Referring to the drawings, wherein like reference characters designate corresponding parts throughout the several figures, the fluid jet teasing device, indicated generally by the reference character 10, is designed so that it may be readily interposed in a textile processing line along which spun yarn is being fed, for example, in conjunction with a winder or twister, or it may be employed as a separate device on any other suitable textile processing equipment. The fluid jet teasing device 10 of the present invention is illustrated in the herein described embodiment in conjunction with a winder, wherein a single end of spun yarn having either an S-twist or a Z-twist, for example, a medium staple spun yarn having an S-twist, is led to the fluid jet teasing device 10 through a yarn guide 11 from a supply package and fed about overfeed rolls 12, through a plurality of courses or wraps about the overfeed rolls in the usual manner, and then about a guide bar or roll 13 to lead the yarn to the upstream end of the yarn passage in the fluid jet teasing device 10, and the teased, fluffy yarn issuing from the jet teasing device 10 may be directed, for example, about a guide 14 to the winder head 15 to form a wound package of the teased spun yarn.

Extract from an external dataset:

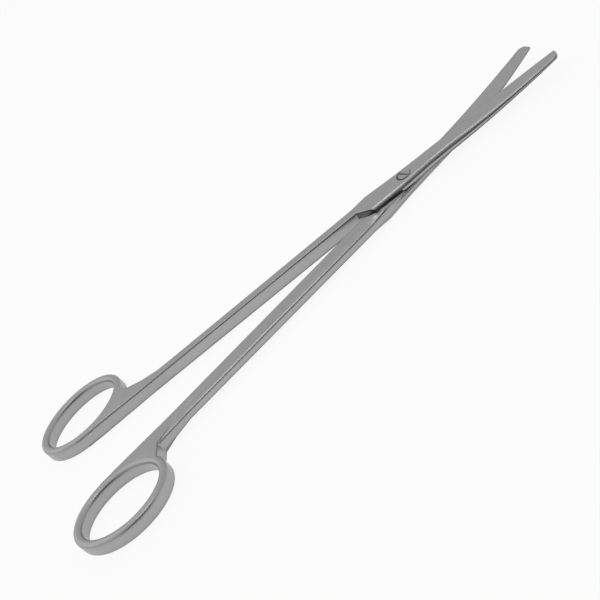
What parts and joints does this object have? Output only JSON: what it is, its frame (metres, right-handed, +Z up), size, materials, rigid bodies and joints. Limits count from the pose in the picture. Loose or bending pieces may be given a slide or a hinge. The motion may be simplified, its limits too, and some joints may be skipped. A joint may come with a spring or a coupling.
{
  "type": "dissecting scissors",
  "caption": "Slender scissors with two finger rings, long tapering shanks, a lap joint held by a slotted screw, and short blunt-tipped blades that curve up.",
  "frame": {"origin": "on the screw's axis at the underside of the joint", "axes": "+X towards the blade tips along the middle line of the opened scissors, +Z up along the screw towards its slotted head and the side that the blades curve to"},
  "size_m": [0.1966, 0.0772, 0.0059],
  "materials": {
    "satin_steel": "satin ground stainless steel",
    "screw_steel": "turned and slotted stainless steel"
  },
  "bodies": {
    "lower": {"lower_half": "satin_steel", "pivot_screw": "screw_steel"},
    "upper": {"upper_half": "satin_steel"}
  },
  "joints": [
    {"name": "pivot", "type": "hinge", "parent": "lower", "child": "upper", "pos_m": [0, 0, 0.0025], "axis": [0, 0, -1], "range_deg": [-11.9, 58]}
  ]
}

A preferred embodiment of the fluid jet teasing device for the spun yarn is illustrated in greater detail in FIGS. 2 through 5 and comprises a main body 20, made for example, from steel or other metal, which in the illustrated embodiment may form a housing of rectangular exterior configuration although it will be appreciated that the main body 20 may be a cylindrical tubular member, if desired. The main body 20, in the illustrated example, is provided with a larger diameter cylindrical bore portion 21 extending from the upstream or inlet end 22 of the body 20 to a location slightly downstream of the longitudinal center or mid-region thereof and communicates with a smaller diameter cylindrical bore portion 23 extending to the outlet or downstream end 24 of the main body 20. The larger diameter bore portion 21 joins the smaller diameter bore portion 23 downstream of the mid-region of the body 20 by an annular transition surface or shoulder forming a transition wall 25 lying in a plane perpendicular to the longitudinal center axis of the main body 20 along which the yarn is fed.

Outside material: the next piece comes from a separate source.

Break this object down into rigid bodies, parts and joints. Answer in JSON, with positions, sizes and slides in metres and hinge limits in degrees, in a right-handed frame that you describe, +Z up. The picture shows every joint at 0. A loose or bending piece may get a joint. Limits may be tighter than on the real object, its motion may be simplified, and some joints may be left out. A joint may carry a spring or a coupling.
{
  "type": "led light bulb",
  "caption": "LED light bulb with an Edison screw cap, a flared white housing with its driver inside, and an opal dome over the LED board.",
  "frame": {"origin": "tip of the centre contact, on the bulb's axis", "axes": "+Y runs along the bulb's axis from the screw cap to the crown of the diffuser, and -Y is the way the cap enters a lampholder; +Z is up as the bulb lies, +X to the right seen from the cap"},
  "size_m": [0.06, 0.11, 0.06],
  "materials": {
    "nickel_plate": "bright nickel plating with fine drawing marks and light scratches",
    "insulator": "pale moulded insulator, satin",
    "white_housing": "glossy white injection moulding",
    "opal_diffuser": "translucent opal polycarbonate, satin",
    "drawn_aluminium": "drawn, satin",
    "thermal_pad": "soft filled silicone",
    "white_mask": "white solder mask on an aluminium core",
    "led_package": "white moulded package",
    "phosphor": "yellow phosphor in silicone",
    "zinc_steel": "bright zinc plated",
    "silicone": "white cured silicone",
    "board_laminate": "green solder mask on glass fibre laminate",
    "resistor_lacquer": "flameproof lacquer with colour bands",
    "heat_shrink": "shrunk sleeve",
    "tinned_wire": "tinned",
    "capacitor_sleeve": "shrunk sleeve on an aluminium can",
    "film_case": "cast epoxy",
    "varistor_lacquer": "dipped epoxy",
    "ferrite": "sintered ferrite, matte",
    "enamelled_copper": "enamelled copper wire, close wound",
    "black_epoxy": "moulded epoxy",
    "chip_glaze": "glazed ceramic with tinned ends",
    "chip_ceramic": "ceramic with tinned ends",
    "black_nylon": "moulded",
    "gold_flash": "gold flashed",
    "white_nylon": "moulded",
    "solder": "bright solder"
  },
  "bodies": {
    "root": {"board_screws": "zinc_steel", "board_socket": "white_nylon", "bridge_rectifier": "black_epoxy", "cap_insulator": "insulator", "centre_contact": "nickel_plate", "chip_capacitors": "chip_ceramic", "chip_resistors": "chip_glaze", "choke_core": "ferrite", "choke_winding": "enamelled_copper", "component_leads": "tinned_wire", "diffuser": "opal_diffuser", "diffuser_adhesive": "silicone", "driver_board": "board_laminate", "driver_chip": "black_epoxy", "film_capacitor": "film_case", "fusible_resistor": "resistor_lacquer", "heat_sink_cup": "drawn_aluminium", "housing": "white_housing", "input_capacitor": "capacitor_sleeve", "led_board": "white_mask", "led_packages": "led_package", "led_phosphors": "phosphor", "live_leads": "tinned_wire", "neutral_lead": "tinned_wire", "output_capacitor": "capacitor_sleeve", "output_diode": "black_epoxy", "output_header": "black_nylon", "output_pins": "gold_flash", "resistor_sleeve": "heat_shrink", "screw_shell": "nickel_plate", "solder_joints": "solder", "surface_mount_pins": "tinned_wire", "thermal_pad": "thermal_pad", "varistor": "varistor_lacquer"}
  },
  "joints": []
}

The nozzle member 26 supported within the larger diameter bore portion 21 has an enlarged inlet head portion 27 joined to an elongated smaller diameter tunnel portion 28 extending over about half of the length of the nozzle member from the inlet head portion 27 to an enlarged nozzle head portion 29 its downstream end. The nozzle head portion 29 as illustrated in the drawings may be formed of a conical diverging tapered transition portion 30 and a larger diameter head portion 31 closely conforming to the diameter and cross-sectional configuration of the upstream bore portion 21 to bear against the surface of the bore 21 and support the nozzle head portion 29 of the nozzle member 26 adjacent against the transition wall 25. A yarn passage or bore 32 extends through the axial length of the nozzle member 26 and includes, in the illustrated embodiment, an enlarged inlet bore portion 32a at its upstream end to receive a porcelain insert eyelet or the like as indicated at 32b.

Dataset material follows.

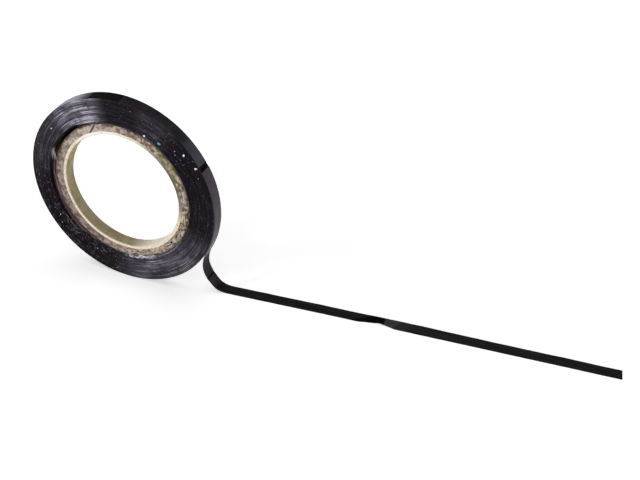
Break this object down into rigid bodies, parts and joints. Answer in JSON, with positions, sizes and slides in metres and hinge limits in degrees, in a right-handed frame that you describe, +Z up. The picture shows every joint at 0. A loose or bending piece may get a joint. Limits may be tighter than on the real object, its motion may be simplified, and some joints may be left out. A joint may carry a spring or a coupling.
{
  "type": "foil tape roll",
  "caption": "Narrow roll of dark foil tape on a paperboard core, standing on its rim with its free end drawn off and lying flat.",
  "frame": {"origin": "centre of the core's bore, at mid width", "axes": "+Y along the bore, +Z up with the roll standing on its rim at z = -62 mm, +X the way the free tape runs"},
  "size_m": [0.3644, 0.0402, 0.124],
  "materials": {
    "facing_paper": "matt, burnished at the lip",
    "board": "matt, speckled, cut edge",
    "wrap_paper": "matt",
    "loose_turns": "satin, edge on",
    "wound_turns": "satin, edge on, in fine layers",
    "foil": "black satin",
    "liner": "matt, dark release paper"
  },
  "bodies": {
    "tape_bend": {"liner_bend": "liner", "foil_bend": "foil"},
    "roll": {"core_inner_ply": "facing_paper", "core_board": "board", "core_outer_ply": "wrap_paper", "inner_wraps": "loose_turns", "wound_tape": "wound_turns", "outer_wrap": "foil"},
    "tape_run": {"liner_run": "liner", "foil_run": "foil"},
    "foil_end": {"foil_tip": "foil"}
  },
  "joints": [
    {"name": "roll_spin", "type": "hinge", "parent": "tape_bend", "child": "roll", "pos_m": [0, 0, 0], "axis": [0, 1, 0], "continuous": true},
    {"name": "tape_lift", "type": "hinge", "parent": "tape_bend", "child": "tape_run", "pos_m": [0.066, 0.0094, -0.0618], "axis": [0.108, -0.9941, 0], "range_deg": [0, 80]},
    {"name": "foil_peel", "type": "hinge", "parent": "tape_run", "child": "foil_end", "pos_m": [0.2721, 0.0293, -0.0618], "axis": [0.09, -0.9959, 0], "range_deg": [0, 150]}
  ]
}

A vortex generating jet passage or orifice 34 extends inwardly to the yarn passage 32 from the base or smallest diameter zone of the tapered head portion 30. The longitudinal center axis of the jet passage 34 is located so as to convergently incline inwardly toward the yarn path and toward the downstream end 24 of the body 20, with the center axis of the vortex jet passage 34 inclined longitudinally relative to the vertical, in the downstream longitudinal direction, or referenced to the vertical longitudinal plane through and including the longitudinal axis of the yarn feed axis through the yarn passage 32, so as to define an angle which I refer to as the forward angle in a range of about 15° to 30°, for example, about 22°. The center axis of the vortex jet passage 34 is also displaced laterally of the diametric longitudinal plane through the center axis of the bore 32 to enter the bore 32 substantially tangentially or is inclined in a lateral or transverse direction forming a small angle referenced to the transverse plane perpendicular to the longitudinal or yarn feed axis, which I refer to as the lateral angle, in an appropriate direction to generate a rotating or vortex air stream rotating in a direction opposite to the spun yarn twist direction. For example, if an S-twist yarn is being fed to the yarn teasing device 10, the jet passage 34 in the nozzle member 26 is arranged to produce a rotating or fluid vortex in the yarn passage 32 which rotates in the Z direction, or if a Z-twist yarn is to be fed to the teasing device 10, the jet pasage 34 of the nozzle member 26 should be arranged to produce a rotating or fluid vortex in the yarn passage 32 which rotates in the S direction. In either case, the direction of the rotating or fluid vortex air stream produced by the jet passage 34 should be in the direction opposite the direction of the twist of the yarn to achieve partial opening of the spun fibers as the yarn passes into the zone of influence of the jet passage 34.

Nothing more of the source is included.